Mesmo que McKay faça boas composições aqui e ali, o cineasta não parece acreditar na força da própria imagem e recorre a cenas que são, basicamente, os atores lendo um discurso ambientalista da ONU ou um manifesto pró-família de qualquer instituição cristã. Pondo de lado a ironia do filme abraçar ao mesmo tempo uma pauta progressista e outra conservadora, o problema aqui nem chega a ser nenhuma das duas pautas e sim o fato delas não serem um elemento do filme, mas uma torta arremessada na cara do espectador. “Você vai ouvir nosso discurso politizado, quer você queira ou não” deve ter dito algum produtor no set de filmagens.
Quaisquer pautas que apareçam ao longo dos 140 minutos parecem natimortas por serem inseridas a fórceps na jornada
A constatação mais triste é a de que os esforços para fazer um conteúdo politicamente relevante e palatável sufocam todo o restante do filme. Se na primeira cena de ação há um esforço para construir um clima de terror que precede o primeiro encontro entre humanos e alienígenas, isso não tem continuidade pois, ao fim da cena, o filme parece regredir seu ritmo e protelar com diálogos que não levam a lugar algum e não dão continuidade ao que foi construído antes.
Assim, “A Guerra do Amanhã” até aproveita bem as oportunidades que tem para criar boas cenas de ação, mas vê seus esforços para mesclar o gênero com ficção-científica e terror serem sabotados por uma latente necessidade de tornar as agendas o ponto principal da narrativa.
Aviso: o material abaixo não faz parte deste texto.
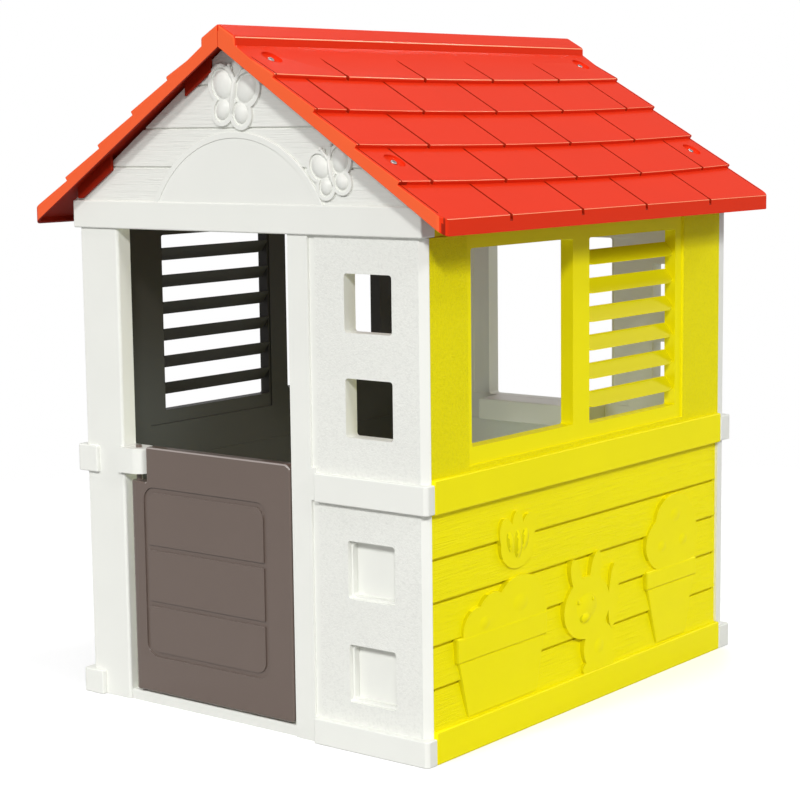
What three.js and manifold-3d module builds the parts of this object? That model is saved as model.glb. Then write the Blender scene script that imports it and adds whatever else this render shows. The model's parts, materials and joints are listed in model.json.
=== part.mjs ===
// Children's plastic playhouse: moulded wall panels, two gables and two roof
// halves held together by screws, with a half-height door on two moulded pins.
//
// Millimetres, +Z up. The door side faces -Y. The origin is on the ground under
// the middle of the house. Both side walls come from one mould, the left one
// turned half a turn about Z, and so do the gables and the roof halves.

import * as THREE from 'three';
import { mergeVertices } from 'three/addons/utils/BufferGeometryUtils.js';
import Module from 'manifold-3d';

const wasm = await Module();
wasm.setup();

// ---------------------------------------------------------------- dimensions

const GAP = 0.3; // clearance between pieces that touch

// Plan of the walls
const SIDE_X = 416.5; // outer plane of the side walls
const END_Y = 510.5; // outer plane of the front and back walls
const SIDE_THICK = 31;
const END_THICK = 34;
const CORNER_CHAMFER = 15.5;
const SIDE_FRONT_Y = -493.5; // end of the side wall that laps behind the front wall
const SIDE_REAR_Y = 472.5; // end of the side wall that butts against the back wall

// Heights shared by the walls
const WALL_TOP = 905;
const SIDE_RAIL_TOP = 940;
const SIDE_SPLIT = 436; // joint between lower and upper side wall
const SIDE_BELT = [436, 496];
const SIDE_BASE_TOP = 58;
const END_SPLIT = 438; // joint between lower and upper back wall
const END_BELT = [438, 489];
const END_BASE_TOP = 47;
const BELT_PROUD = 8;
const BASE_PROUD = 11;
const CORNER_CUT = 6; // chamfer on the corners of belts and bases

// Side wall
const BOARDS = 5;
const BOARD_STEP = 4.5;
const PILASTER_FRONT_Y = -385;
const PILASTER_REAR_Y = 334;
const FRAME_RECESS = 4;
const FRAME_BOTTOM = 505;
const OPEN_WINDOW = { y: [-372, -55], z: [537, 881] };
const LOUVRE_WINDOW = { y: [0, 310], z: [532, 880] };
const SLATS = 6;
const SLAT_FIRST = 561; // underside of the lowest slat
const SLAT_PITCH = 53.5;
const SLAT_RISE = 26.5;
const SLAT_X = [387.5, 408];
const SLAT_THICK = 6;
const LUG = { x: 361.5, y: [454.2, 476.2], halfHeight: 30 };

// Front wall
const STRIP_X = [117.5, 170];
const PANEL_X = 176;
const PANEL_RECESS = 3;
const FRONT_WINDOW_X = [242, 346];
const FRONT_WINDOWS_Z = [[557, 660], [739, 841]];
const FRONT_BLINDS_Z = [[86, 190], [272, 375]];
const BLIND_DEPTH = 24;
const POST_X = -305;
const POST_BLOCK_X = -370;
const SILL = { y: [-506, -477], top: 20 };

// Hinge and half door
const HINGE = { x: -277, y: -497 };
const HINGE_LUG = { radius: 25, y: -493.6, left: -313.5, z: [444, 492] };
const DOOR = { right: 114.5, front: -512, back: -488, z: [25, 497] };
const DOOR_NOTCH = { x: -245.5, z: 430 };
const BARREL_RADIUS = 14.5;
const PIN_RADIUS = 6;
const SOCKET_RADIUS = 6.5;
const UPPER_PIN_TOP = 484;
const LOWER_PIN_BOTTOM = 12;

// Back wall
const BACK_WINDOW = { x: 160, z: [493, 848] };
const BACK_SIDE_X = [260, 360];
const BACK_SIDES_Z = [[535, 635], [697, 797]];
const SHELF = { x: 143, y: 410, z: [446, 492.5] };
const BACK_PANEL = { x: [30, 190], z: [90, 380], depth: 5 };

// Gable
const BEAM_TOP = 957;
const BEAM_PROUD = 5;
const GABLE_LINE = 1245; // height of the sloping edges' line over the middle
const GABLE_SLOPE = 0.692;
const GABLE_TOP = 1225; // short flat top under the ridge
const ARCH = { halfWidth: 202.5, top: 1083, proud: 4, steps: 16 };

// Roof half
const RIDGE = { x: 0.2, z: 1270 };
const CAP_X = 41;
const CAP_STEP = 13.5;
const EAVE_X = 490;
const EAVE_BOTTOM = 911;
const ROOF_Y = 550;
const ROWS = 5;
const ROW_STEP = 8.5;
const ROOF_SLOPE = 0.67; // fall of the row ends per millimetre across
const ROW_LINE = 1268; // height of the row-end line over the ridge
const UNDERSIDE_RIDGE = 1230;
const CAVITY_LINE = 1248;
const LIP = 6; // thickness of the lips round the roof half
const BOSSES = [
  { x: 73, pad: [50, 96], hook: [49, 114], drop: 10 },
  { x: 343, pad: [320, 364], hook: [307, 400], drop: 17 },
];
const BOSS_Y = [472, 512];
const HOOK_Y = 518; // front face of the hooks, which hang down over the gable's face
const RECESS = { radius: 20, depth: 6 };

// Screws
const SCREW = { radius: 2.5, head: 6, headHeight: 3.5, point: 5, sides: 12 };
const BORE_RADIUS = 3;
const ROOF_SCREW_Y = 490;
const ROOF_SCREW_LENGTH = 40;
const CORNER_SCREW = { x: 372.5, lower: 300, upper: 666, length: 36 };
const GABLE_SCREW = { x: 375, y: 493.5, length: 75, counterbore: 8 };

// ------------------------------------------------------------------ finishes

const WHITE = { color: 0xe9ebe4, roughness: 0.5, metalness: 0 };
const LIME = { color: 0xdfd80f, roughness: 0.42, metalness: 0 };
const TAUPE = { color: 0x66584f, roughness: 0.45, metalness: 0 };
const RED = { color: 0xee4428, roughness: 0.38, metalness: 0 };
const STEEL = { color: 0xa9abad, roughness: 0.35, metalness: 1 };

// ------------------------------------------------------------- solid helpers

function solidFrom(geometry) {
  const bare = geometry.clone();
  bare.deleteAttribute('normal');
  bare.deleteAttribute('uv');
  const merged = mergeVertices(bare, 1e-4);
  const mesh = new wasm.Mesh({
    numProp: 3,
    vertProperties: new Float32Array(merged.attributes.position.array),
    triVerts: new Uint32Array(merged.index.array),
  });
  return new wasm.Manifold(mesh);
}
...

McKay parece não perceber que as pautas são sim importantes, mas em um filme só fazem sentido se chanceladas pelo elemento cinematográfico. Filmar um tiroteio interessante entre soldados e invasores alienígenas não é o bastante a partir do momento que “A Guerra do Amanhã” parece usar tudo como desculpa para defender suas ideias de forma praticamente externa ao gênero. Temos assim um filme perdido, confuso e sem foco.
“A Guerra do Amanhã” estreia no Amazon Prime Video no dia 2 de julho.